Diese suchte in Form der Limburger Listenführerin Annetje Schoolmeesters bei einer emotionalen Wahldebatte im regionalen Fernsehen die Flucht nach vorn. Mit bis zu sieben Sitzen rechne sie für ihre Partei in Maastricht, so viele, wie bei den vergangenen Wahlen das FvD ebenfalls als Newcomer erreichte. Die BBB hätte dann auf einen Schlag massives politisches Gewicht im Maastrichter Parlament.
Die Debatte zeigte, dass auch in Limburg das Thema Stickstoff-Regelungen verfängt. Kein Thema erhitzte bei der Diskussion derart die Gemüter – trotz Problemen wie der steigenden Kriminalität und der sozialen Ungleichheit. Die CDA bemühte sich um eine vermittelnde Rolle und machte sich damit zur Zielscheibe des pro-landwirtschaftlichen Lagers. „Es geht nicht um die Schweine, sondern um lächerliche Regeln“, entgegnete PVV-Spitzenkandidat René Claassen.

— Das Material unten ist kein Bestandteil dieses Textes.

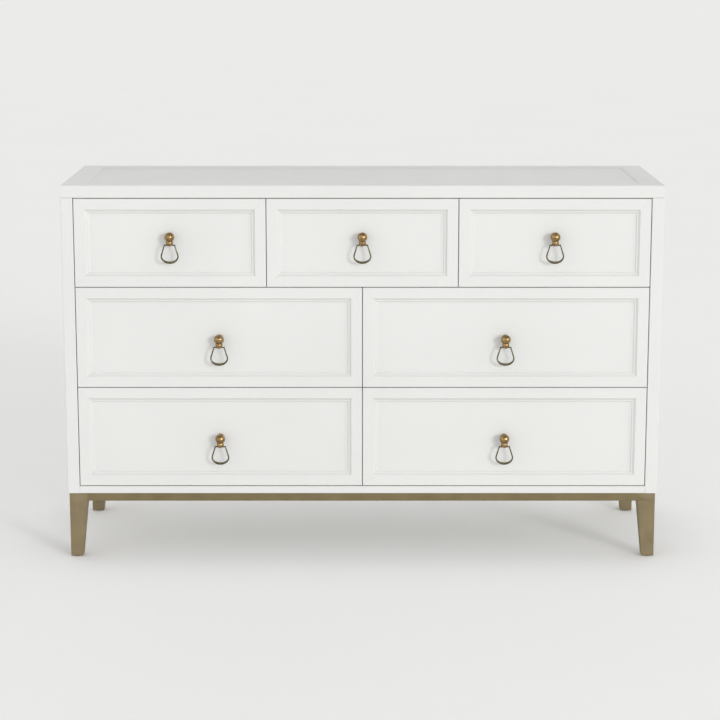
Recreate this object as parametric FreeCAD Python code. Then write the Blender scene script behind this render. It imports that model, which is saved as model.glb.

Die Wilders-Partei ist damit offensiv im Fahrwasser der BBB unterwegs, will an beiden Rändern ihres politischen Programms fischen. Damit wird die Bauernbewegung zeitnah zu einer Entscheidung gedrängt, wie sie ihren politischen Kompass auch über die Belange der Bauern hinaus ausrichten will. Und das nicht nur in Limburg. Caroline van der Plas braucht einen guten Plan, wenn die Partei den Ritt auf der Erfolgswelle bis ins Den Haager Parlament fortsetzen will. Bis zum März 2025 muss sie solange alleine die – umgedrehte – Fahne der Bauern in der ungeliebten Großstadt hochhalten.